The negative yield doesn’t come from the bond’s coupon payments; you are still receiving interest payments at fixed intervals. However at maturity the par value returned to you coupled with the interest payments (yield to maturity) is less money than what you paid for the bond itself. Meaning you bought the bond at such a premium to par that the return of par plus all the interest payments gave you less money than what you originally started with.
A lot of us are unintentional bagholders these days, but why would someone go into an investment knowing they will come out with less money? Who is buying this stuff?

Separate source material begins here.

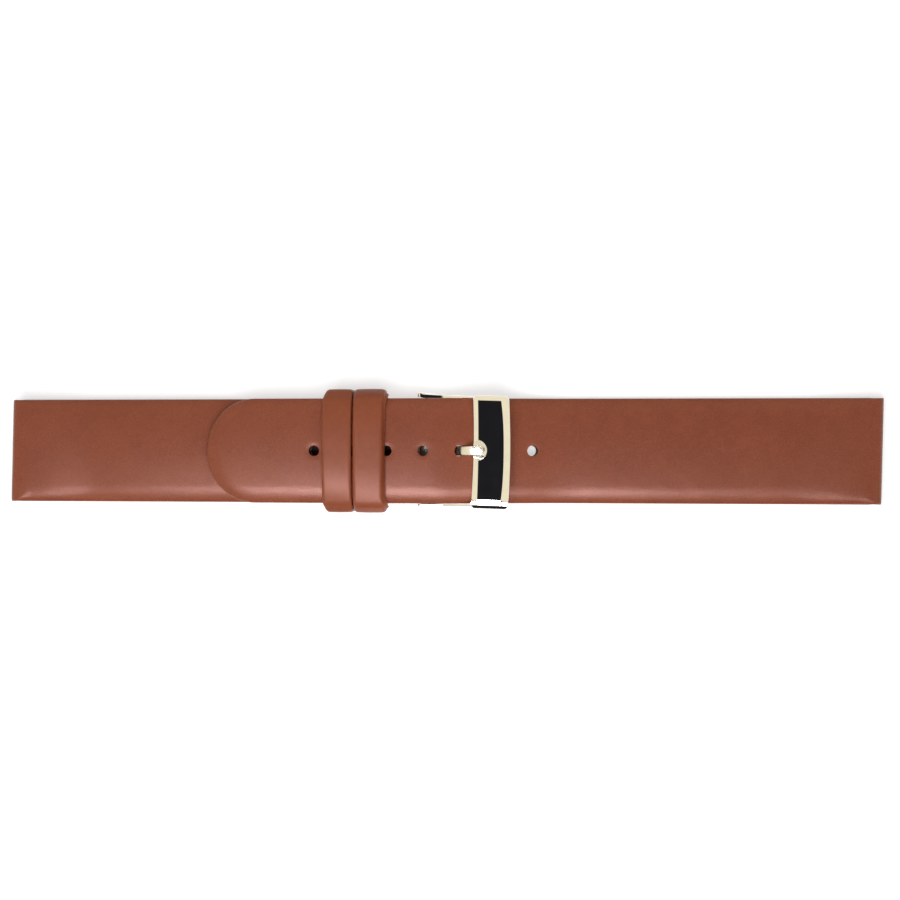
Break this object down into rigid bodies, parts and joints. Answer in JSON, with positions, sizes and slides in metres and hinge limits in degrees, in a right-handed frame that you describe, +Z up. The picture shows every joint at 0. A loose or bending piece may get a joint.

There are two types of NYD buyers with several different reasons for doing so:
Bond Traders
Hedging:
Even when rates are negative, bonds (especially sovereign debt) are still a “flight to safety” asset and tend to get bid up during market swoons or major risk events (like a big geopolitical shock). So they’re still a reasonably reliable hedge against tail risks.
Trading:
You could be of the opinion rates are headed lower, which would mean bond prices rise. For example if you’re someone who has macro opinions about Germany’s CPI print and think rates will go further into negative territory as a result, NYD can be a trade for this. But emphasis on trade, not a long-term, hold-to-maturity investment.
Institutions
Hedging:
For the same reasons as bond traders.
Price-insensitive buyers:
If central banks are doing open-market operations that include bond purchases, they will buy whatever asset meets that mandate. Some entities like pensions also must allocate a certain amount of funds towards debt per investment mandate, and this may include NYD.
Balance sheet tools:
From a strategic standpoint, this is the real (and most interesting) answer to the perplexing thing about NYD: what private market actors are holding these to term willingly? Banks, but not for why you think.
As retail apes, we view assets through an investment lens: we want more money back than what we put in, number go up. Institutions are not viewing NYD as investments, but rather tools.
Bonds are balance sheet tools for banks, and their utility is not changed because of the negative yield. Negative yields simply are an added cost to use the tool. Banks hold assets on their balance sheets to lend against, and they must consider the volatility and liquidity of the asset they’re holding when doing so. Bond markets are some of the largest, most liquid, and dependable in the world and the negative-yield is essentially a liquidity premium to using NYD as a tool for lending.
“But if they just own NYD as a balance sheet tool and value it for its collateralization and liquidity, why not just hold cash?”
Fair question. For one, the hedging explanation to NYD is a non-trivial benefit in case of a crisis. They are a useful tail-event asset. But more importantly: sovereign debt is a highly dependable repurchase agreement (repo) tool. Repo’s are a major part of financial system plumbing and bank activity, estimated to provide more than $3 trillion per day in funding activity. Banks cannot use cash for this.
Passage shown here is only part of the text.